La otra reflexión que deseo realizar es que la dificultad que encuentran muchos jóvenes para desarrollar una personalidad integrada tiene profundas raíces culturales, es decir, sociales. El hecho es que el esfuerzo de padres, educadores y responsables políticos da la impresión de estrellarse una y otra vez contra un muro resistente e inexpugnable. Algo de eso, efectivamente, ocurre.

El medio en el que crecen las jóvenes generaciones resulta extremadamente contradictorio y anti-educativo. En efecto, muchos patrones culturales negativos -el darwinismo social de un mundo extremadamente competitivo, el desprecio práctico de los débiles, la fragilidad de las relaciones familiares, el acendrado individualismo, su marcado hedonismo, por ejemplo- conviven con los sublimes discursos sobre la solidaridad, la tolerancia, etcétera, con los que los adultos adornamos nuestro sueño de un mundo ideal. La tozuda realidad es que la sociedad que hemos creado se encuentra marcada a fuego por el cálculo egoísta, la ligereza y la exaltación del placer. Ese mundo contradictorio -alimentado por una poderosísima industria del ocio que les chupa la sangre del espíritu y los reduce a imprescindibles consumidores de una exitosa cuenta de resultados- es el que perciben los jóvenes, fuera de su marco escolar o familiar en el que, si tienen suerte, escuchan hermosas palabras sobre no se sabe muy bien qué.

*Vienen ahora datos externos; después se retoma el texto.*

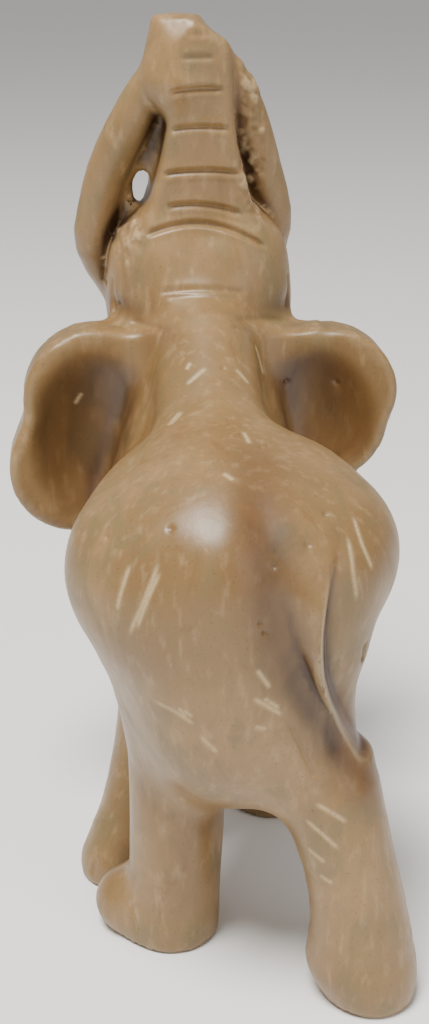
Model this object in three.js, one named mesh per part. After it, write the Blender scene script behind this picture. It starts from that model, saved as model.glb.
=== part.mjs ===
// Soapstone elephant with its trunk raised: one carved stone, standing on its four feet.
//
// Millimetres, +Z up. The elephant faces +Y and its right side is +X. The form is a signed
// distance field, negative inside the stone: rounds and eggs are blended the way a carver
// rounds one mass into the next, and the hollows are carved out of them. The field is then
// turned into one closed faceted skin, which stands on the plane Z = 0 with the origin under
// the middle of its bounding box.
import * as THREE from "three";
import { SimplifyModifier } from "three/addons/modifiers/SimplifyModifier.js";
import { triTable } from "three/addons/objects/MarchingCubes.js";

// Driving dimensions
const HEIGHT = 150; // soles to the cut end of the trunk
const HIP_WIDTH = 50.8; // the widest place, across the haunches
const RUMP_BACK = -35.2; // the flat that the rump is dressed to
const LEFT_FACET = { on: [-13.6, -5, 86.4], faces: [-0.52, -0.15, 0.84] }; // dressed on the left hip
const EAR_THICKNESS = 8.6;
const EAR_RIM = 2.3; // the lip left standing around each ear's hollow
const EAR_TOP = 97.6;
const EAR_MIDDLE = 29.3; // where the plates stand, front to back
const EAR_SWEEP = 3.5; // how far the ears' outer edges lean back
const TRUNK_WIDTH = 10.2; // near its end
const TRUNK_FLARE = 5.4; // how much each side widens by the forehead
const TRUNK_DEPTH = 12.4;
const TRUNK_TOP = { height: 148.6, fall: 0.57 }; // its shoulder drops this steeply to the right
const TRUNK_BEVEL = { on: [-0.1, 28.9, HEIGHT], faces: [-0.33, -0.8, 0.5] };
const TAIL_HEIGHT = 2; // how far the tail's crest stands out
const GROOVE_DEPTH = 1.4; // the channel down the tail's left side
const FLANK_DEPTH = 1.6; // the hollow between the tail and the thigh's right side
const MIDLINE = 1; // the head and trunk sit a little right of the body's middle
const EDGE = 0.5; // softening of the cut edges, at the soles and the trunk's end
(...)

Podemos lamentarnos una y otra vez sobre la creciente violencia de los jóvenes. La ingenuidad consiste en pensar que estas cosas se arreglan con el uso combinado de la mano dura y unos adecuados 'programas' educativos elaborados por sesudos expertos. Lo realista es pensar que los jóvenes tendrán menos problemas, estarán más satisfechos y serán ciudadanos responsables y comprometidos, cuando seamos capaces de configurar una sociedad que se aproxime un poco más a lo que nos gustaría que fuese. Esa es nuestra responsabilidad, no la de ellos.